Кстати, он привез нам и свежий No газеты, в которую ему завернули напутственный завтрак.
Словом, все шло как по-писанному. И, взвесивши добытые новые сведения, мы порешили довольно согласно, что дело идет, между прочим, к упразднению Шлиссельбурга.
Так как сам директор не счел нужным скрывать от нас факт созыва Думы, то мы обратились с большой настойчивостью к местной администрации и получили тот No "Правительственного Вестника", где было полностью напечатано Положение о Государственной Думе.
Это Положение не возбудило в нас такого резкого недовольства, как на воле, может быть, потому, что лично для нас лучше было хоть что-нибудь, чем ничего. Но мы отлично понимали, что такая Дума теперь не может удовлетворить народ и что дана она слишком поздно.
Будь она учреждена 20 лет тому назад, когда за самую мысль о представительном собрании готовы были всякого согнуть в бараний рог, жизнь могла бы пойти ровно и гладко. Тогда Дума постепенно выросла бы до законодательного собрания, и мы не дожили бы ни до позорных поражений, ни до "неслыханной смуты". Но теперь было уже поздно конопатить образовавшиеся бреши государственного корабля разными суррогатами и подделками под народное правление...
В несколько игривой форме выразил наше отношение к Булыгинской Думе Н. А. Морозов в своем стихотворении, которое напечатано в его сборнике:
Скоро, скоро всю вселенную
Облекут парчой нетленною;
К золотым отрогам месяца
Серьги яркие привесятся.
Скоро, скоро куртку куцую
Перешьют нам в конституцию:
Будет новая заплатушка
На тебе, Россия-матушка.
Как бы то ни было, Дума представлялась нам фактом недалекого будущего, и мы отложили свои упования до 15 января, когда, по нашим расчетам, собравшаяся впервые Дума заговорит, естественно, об амнистии. А потому на остающиеся несколько месяцев мы совершенно успокоились. И я в средине октября приступил к составлению новой коллекции по ботанике, которую рассчитывал кончить в декабре.
VI.
23 октября смотритель и доктор, зайдя по текущим делам к Карповичу, проговорились на счет имеющей быть политической перемены, причем доктор прямо сказал:
-- У нас будет полная конституция!
Очевидно, они уже прочли Высочайший указ правительствующему сенату от 21 октября "Об облегчении участи лиц, впавших в государственные преступные деяния", но ни словом не обмолвились насчет нашей собственной участи. Даже более: для доктора в это время я делал рамки к картинам. Он в этот же день зашел ко мне предупредить, чтобы я сдал те, которые уже сделаны, и больше не делал. При нашем напряженном состоянии этого было бы вполне достаточно. Мы бы поняли его совершенно правильно. Но он прибавил предательски, что, может быть, скоро поедет в Петербург и привезет еще несколько картин, для которых тоже понадобятся рамки, и тем испортил всю пророческую музыку.

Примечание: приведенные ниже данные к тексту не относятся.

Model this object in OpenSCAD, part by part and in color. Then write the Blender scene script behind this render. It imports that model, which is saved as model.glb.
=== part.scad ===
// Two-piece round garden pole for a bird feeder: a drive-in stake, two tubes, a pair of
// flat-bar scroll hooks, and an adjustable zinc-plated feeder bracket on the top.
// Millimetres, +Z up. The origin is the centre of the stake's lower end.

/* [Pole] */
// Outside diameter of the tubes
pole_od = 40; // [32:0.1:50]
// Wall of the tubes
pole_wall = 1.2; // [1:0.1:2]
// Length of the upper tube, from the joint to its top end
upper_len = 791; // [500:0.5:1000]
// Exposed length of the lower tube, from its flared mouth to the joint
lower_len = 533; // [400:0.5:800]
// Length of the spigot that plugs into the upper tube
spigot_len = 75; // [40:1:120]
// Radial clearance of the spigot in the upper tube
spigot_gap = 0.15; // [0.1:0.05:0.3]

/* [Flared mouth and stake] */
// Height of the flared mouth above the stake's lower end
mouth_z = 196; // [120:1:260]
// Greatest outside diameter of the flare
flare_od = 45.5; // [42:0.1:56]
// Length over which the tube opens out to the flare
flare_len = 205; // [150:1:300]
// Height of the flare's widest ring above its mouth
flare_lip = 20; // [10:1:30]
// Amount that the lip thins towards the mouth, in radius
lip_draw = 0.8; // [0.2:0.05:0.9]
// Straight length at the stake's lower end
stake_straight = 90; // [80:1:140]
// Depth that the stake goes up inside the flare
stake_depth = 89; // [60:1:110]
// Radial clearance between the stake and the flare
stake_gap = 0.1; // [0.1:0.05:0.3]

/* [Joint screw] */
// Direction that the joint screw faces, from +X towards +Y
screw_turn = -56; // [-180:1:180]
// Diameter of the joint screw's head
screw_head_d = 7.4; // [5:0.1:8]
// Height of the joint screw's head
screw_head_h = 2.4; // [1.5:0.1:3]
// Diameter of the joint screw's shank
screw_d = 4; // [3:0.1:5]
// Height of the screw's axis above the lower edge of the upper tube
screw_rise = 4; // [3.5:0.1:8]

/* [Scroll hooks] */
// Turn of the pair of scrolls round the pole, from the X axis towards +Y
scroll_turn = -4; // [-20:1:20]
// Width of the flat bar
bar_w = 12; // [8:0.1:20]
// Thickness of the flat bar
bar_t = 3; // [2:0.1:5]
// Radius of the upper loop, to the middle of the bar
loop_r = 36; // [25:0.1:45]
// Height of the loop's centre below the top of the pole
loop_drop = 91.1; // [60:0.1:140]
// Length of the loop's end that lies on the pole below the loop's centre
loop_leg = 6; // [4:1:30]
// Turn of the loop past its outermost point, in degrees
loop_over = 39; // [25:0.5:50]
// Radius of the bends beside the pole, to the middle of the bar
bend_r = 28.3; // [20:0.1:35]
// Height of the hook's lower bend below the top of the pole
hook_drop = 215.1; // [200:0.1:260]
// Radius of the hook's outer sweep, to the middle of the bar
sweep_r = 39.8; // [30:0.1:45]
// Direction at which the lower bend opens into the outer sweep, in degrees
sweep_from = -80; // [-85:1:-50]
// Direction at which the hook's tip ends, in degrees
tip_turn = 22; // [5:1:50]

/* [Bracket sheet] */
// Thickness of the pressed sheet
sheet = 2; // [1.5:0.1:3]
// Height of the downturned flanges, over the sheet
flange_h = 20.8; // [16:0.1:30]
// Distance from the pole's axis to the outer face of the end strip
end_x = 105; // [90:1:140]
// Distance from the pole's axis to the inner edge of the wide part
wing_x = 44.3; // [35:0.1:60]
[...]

Не знаю, были ли они уверены, что в вышеназванном указе говорится и о нашем освобождении. Вернее, не были, потому что все прошлые манифесты столь же явственно говорили об облегчении участи государственных преступников. Но это облегчение всегда даровалось нам только на словах, а не наделе. Не даром же русский народ сложил мудрую пословицу: "жалует царь, да не милует псарь".
И только волна всеобщего возбуждения, поднявшаяся в октябрьские дни, выбросила, наконец, нас со дна нашего омута на твердый и свободный берег. А когда это случилось, департамент полиции, как я скажу ниже, все-таки постарался про-писать нам не свободу, а ссылку в отдаленнейшие места Сибири. И это несмотря на то, что некоторые из нас давно отбыли все сроки, допускаемые русскими законами, так что при нормальном государственном порядке они могли бы предъявить основательную претензию к администрации за незаконное содержание их в тюрьме.

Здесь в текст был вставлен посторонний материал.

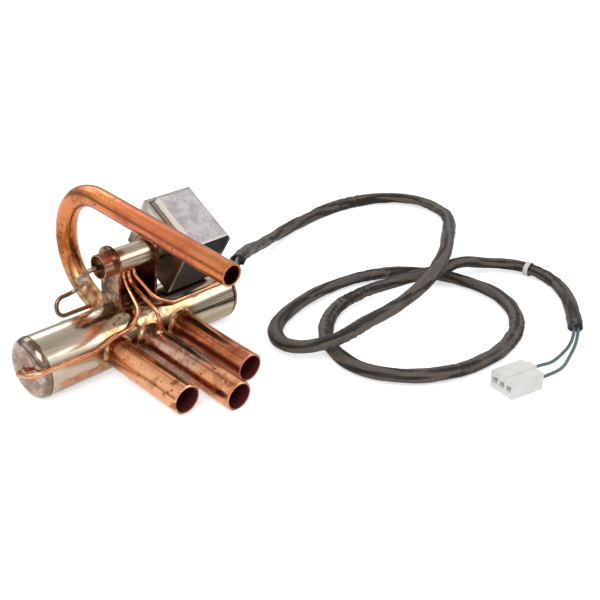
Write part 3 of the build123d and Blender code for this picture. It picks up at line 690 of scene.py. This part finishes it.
# A copper-brown flush along the front of the left half, and a fainter one on the right.
above = (z + ragged * 0.004).between(-0.0105, -0.0080)
below = 1 - (z + ragged * 0.003).between(-0.0030, -0.0012)
belt = above * below * front
left_flush = belt * (x + ragged * 0.012).between(-0.047, -0.042) * (1 - x.between(-0.024, -0.018))
flush_mottle = barrel_steel.cloud(barrel_steel.where, 4, 3).between(0.42, 0.6)
flush_tone = barrel_steel.mix(flush_mottle, (0.60, 0.26, 0.12), (0.42, 0.15, 0.06))
tone = barrel_steel.mix(left_flush * 0.92, tone, flush_tone)
right_flush = belt * x.between(0.024, 0.030)
tone = barrel_steel.mix(right_flush * 0.6, tone, (0.36, 0.26, 0.15))
streak = barrel_steel.cloud(barrel_steel.place((0.10, 1, 1)), 2.6, 3)
top_flush = (z + ragged * 0.004).between(0.004, 0.008) * front
top_flush = top_flush * (x + ragged * 0.012).between(0.014, 0.022) * streak.between(0.40, 0.56)
tone = barrel_steel.mix(top_flush * 0.85, tone, (0.48, 0.26, 0.17))

# Dark underneath, and soot on top round the foot of the bracket and the discharge tube.
under = 1 - (z + ragged * 0.002).between(-0.0121, -0.0088)
tone = barrel_steel.mix(under * 0.9, tone, (0.085, 0.065, 0.04))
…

Однако момент объявления амнистии пришел для нас совершенно неожиданно. И тем не менее он не вызвал ни малейшей заметной сенсации.
VII.
Это было 26 октября, в среду утром, около 10 часов.
Мы по обычаю гуляли в своих многочисленных двориках, где мы могли теперь по собственному желанию то оставаться наедине, то сходиться парами. Мы были вдвоем с Морозовым и спокойно обсуждали какой-то теоретический вопрос, не имевший никакого отношения к текущему моменту. Вдруг дежурный отворил дверь и спокойно сказал:
-- Пожалуйте в первый огород.
Первый огород у нас был очень большой. Там помещались все наши парники, и по этому случаю там, и только там, нам разрешалось быть вчетвером. В это время мы только что окончили парниковые работы, приготовились к зимовке и очистили парниковые ямы для будущей весенней набивки их навозом.